Трудно отрицать, что поступки многих людей в известной мере обуславливались их представлением о себе как об элите. В этом нельзя всегда видеть снобизм или пренебрежение к другим. Каждому свойственно думать, что если он выделяется среди прочих образованием, культурой, общественным положением, происхождением, героизмом и стойкостью, то он должен подтверждать свою репутацию: положение обязывает. Сколь бы ни были различны самооценки интеллигентов и коммунистов, стахановцев и комсомольцев, врачей и педагогов, в них всегда четко и прочно отмечен ряд обязательных моральных правил: быть честным, справедливым, порядочным, отзывчивым.
Осознание особого звания ленинградца-героя пришло не сразу. Очень точно суть этого явления выражена в записных книжках Л. Гинзбург. Исподволь у блокадников формировалось то, что она называла групповой автоконцепцией: «Ретроспективно они отбрасывают, вытесняют из своего поведения все, что было в нем от… колебаний, уклонов, раздражения, и оставляют ту схему действия, свод результатов, которая попадает в печать, в списки награжденных и т. п…Они устраняют из сознания… что многие оставались в городе по внешним, случайным или личным причинам, что боялись и отчаивались, что месяцами интересовались только едой, что были злы и безжалостны… что прошли через самые унизительные и темные психологические состояния»[1635]
.Образ ленинградца-героя тиражировался пропагандой – в прессе, на радио, в кино.

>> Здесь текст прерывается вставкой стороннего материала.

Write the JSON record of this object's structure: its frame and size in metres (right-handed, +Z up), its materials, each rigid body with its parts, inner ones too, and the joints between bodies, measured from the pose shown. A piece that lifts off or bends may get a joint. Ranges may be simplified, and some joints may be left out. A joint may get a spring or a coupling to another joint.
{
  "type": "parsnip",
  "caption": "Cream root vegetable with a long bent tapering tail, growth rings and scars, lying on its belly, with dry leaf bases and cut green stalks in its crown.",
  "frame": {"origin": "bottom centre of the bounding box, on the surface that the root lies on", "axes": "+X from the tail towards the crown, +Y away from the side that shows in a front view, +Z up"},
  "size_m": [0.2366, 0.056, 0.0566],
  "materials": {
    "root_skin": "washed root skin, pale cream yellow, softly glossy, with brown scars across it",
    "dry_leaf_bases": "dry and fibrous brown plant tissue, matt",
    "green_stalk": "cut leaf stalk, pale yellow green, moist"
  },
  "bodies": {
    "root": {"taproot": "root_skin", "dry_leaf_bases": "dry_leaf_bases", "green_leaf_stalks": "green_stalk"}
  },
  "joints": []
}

К нему обращались в тех случаях, когда требовалось поблагодарить и поощрить горожан, призвать их бесстрашно переносить лишения и совершать новые подвиги. Тому, кто высоко оценивал свое поведение во время блокады, предлагались готовые идеологические образцы.
«Изнутри трудно чувствовать себя героем… пока человеку не объяснили, что он герой, и не убедили его в этом», – подчеркивала Л. Гинзбург[1636]

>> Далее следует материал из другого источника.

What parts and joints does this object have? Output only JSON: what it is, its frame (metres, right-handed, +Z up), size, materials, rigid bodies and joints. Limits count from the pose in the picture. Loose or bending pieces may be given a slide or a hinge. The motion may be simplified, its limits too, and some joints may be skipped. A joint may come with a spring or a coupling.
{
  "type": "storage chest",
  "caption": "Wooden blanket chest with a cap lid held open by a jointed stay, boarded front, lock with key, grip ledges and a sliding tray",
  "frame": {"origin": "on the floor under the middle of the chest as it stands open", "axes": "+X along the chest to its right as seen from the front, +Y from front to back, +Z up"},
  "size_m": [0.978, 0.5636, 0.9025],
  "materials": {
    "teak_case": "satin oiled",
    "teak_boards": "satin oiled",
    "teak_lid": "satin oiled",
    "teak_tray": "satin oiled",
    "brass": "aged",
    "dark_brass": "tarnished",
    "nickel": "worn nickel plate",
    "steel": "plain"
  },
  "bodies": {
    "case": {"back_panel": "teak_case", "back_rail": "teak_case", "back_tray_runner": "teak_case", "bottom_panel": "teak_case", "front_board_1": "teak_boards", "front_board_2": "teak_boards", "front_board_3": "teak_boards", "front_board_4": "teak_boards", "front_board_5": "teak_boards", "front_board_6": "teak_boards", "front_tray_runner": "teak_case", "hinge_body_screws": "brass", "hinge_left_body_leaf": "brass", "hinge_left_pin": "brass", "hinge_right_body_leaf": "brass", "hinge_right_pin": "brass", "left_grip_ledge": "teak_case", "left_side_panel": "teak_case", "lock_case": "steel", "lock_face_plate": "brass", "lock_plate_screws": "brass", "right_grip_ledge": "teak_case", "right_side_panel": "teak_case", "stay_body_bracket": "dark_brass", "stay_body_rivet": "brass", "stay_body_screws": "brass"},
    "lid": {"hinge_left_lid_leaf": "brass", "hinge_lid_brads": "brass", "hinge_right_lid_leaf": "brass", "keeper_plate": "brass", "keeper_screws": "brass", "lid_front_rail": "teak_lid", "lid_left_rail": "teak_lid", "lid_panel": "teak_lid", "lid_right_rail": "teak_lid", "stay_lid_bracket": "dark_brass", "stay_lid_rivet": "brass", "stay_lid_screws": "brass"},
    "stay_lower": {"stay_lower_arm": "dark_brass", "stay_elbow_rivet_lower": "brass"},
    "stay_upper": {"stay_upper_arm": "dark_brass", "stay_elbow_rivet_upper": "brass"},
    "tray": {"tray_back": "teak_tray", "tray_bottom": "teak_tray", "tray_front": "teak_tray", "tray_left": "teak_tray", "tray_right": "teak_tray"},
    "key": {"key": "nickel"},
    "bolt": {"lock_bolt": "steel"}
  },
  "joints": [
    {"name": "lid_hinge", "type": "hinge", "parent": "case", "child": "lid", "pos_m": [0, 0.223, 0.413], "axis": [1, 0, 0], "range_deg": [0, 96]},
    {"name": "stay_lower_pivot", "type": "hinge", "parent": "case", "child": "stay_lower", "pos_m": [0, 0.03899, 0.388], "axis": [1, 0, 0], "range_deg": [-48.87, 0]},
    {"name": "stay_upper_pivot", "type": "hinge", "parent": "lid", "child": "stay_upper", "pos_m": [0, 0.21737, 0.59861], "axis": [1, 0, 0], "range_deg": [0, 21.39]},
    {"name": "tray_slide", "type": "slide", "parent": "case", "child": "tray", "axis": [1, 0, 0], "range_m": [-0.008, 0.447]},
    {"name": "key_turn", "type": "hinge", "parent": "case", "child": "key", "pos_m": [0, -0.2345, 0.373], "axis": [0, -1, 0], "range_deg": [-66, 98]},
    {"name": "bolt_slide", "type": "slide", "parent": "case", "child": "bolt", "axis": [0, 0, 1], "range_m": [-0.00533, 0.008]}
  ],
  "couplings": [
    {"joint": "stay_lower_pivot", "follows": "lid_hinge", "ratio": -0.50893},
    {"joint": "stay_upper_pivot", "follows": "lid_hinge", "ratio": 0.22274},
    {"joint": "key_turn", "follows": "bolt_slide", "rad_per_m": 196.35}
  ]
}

.Она считала, что в 1941–1942 гг. «было не до того, чтобы вслушиваться в объяснения»[1637]
. Но признание необычности, героизма блокадного жития возникло не после «смертного времени», а вместе с ним – именно тогда, когда вереницы трупов стали обычным явлением в городе. Оно упрочилось в бесконечных разговорах о том, что пришлось переживать в страшную зиму, об утратах, о холоде, о бомбежках – каждый понимал цену того, что пришлось вынести.«И все-таки мы находим силу воли жить, бороться, работать» – в этой дневниковой записи Г. А. Князева, сделанной 31 октября 1941 г.,[1638]
как раз выявляет те черты образа ленинградцев, которые вскоре станут общепризнанными. В дневнике Г. А. Князева вообще заметно, как создается облик героя, человека порой неприметного, не свободного от сомнений и противоречий, но неизменно стойкого, воплощавшего в своих поступках идеи патриотизма[1639]. Отказ оценивать свои действия как подвиг[1640] был ведь тоже частью «идеального представления о самом себе», если воспользоваться выражением Л. Гинзбург – именно как о человеке скромном, не любящем громкие слова. Конечно, практики выживания в самое трудное время должны были в большей степени, чем позднее, отражать «негероическое» — безразличие, жестокость, обман, воровство. Но, повторим еще раз, люди знали, где они находятся и на что приходится им идти. И считали, что совершают подвиг, а он должен был быть по достоинству вознагражден. «Говорят (и это правда), что повсюду – в Тихвине, в Волхове, в Мурманске, особенно в Мурманске, – стоят эшелоны с продуктами. Ящики стоят там с надписью: „Только для Ленинграда“… Об этом говорят с восторгом, с жадностью, с нежностью… Передают, что там есть все, вплоть до бананов» – читаем мы в дневнике В. Инбер 3 января 1942 г.[1641] Л. А. Лившиц сообщал, ссылаясь на А. А. Жданова, об указании И. В. Сталина «беречь ленинградские кадры»[1642], а М. М. Краков записал в дневнике 2 января 1942 г.: «Передают слова Сталина о том, что как только будет прорвана блокада Ленинграда, он предоставит жителям санаторный режим (в части питания)»[1643].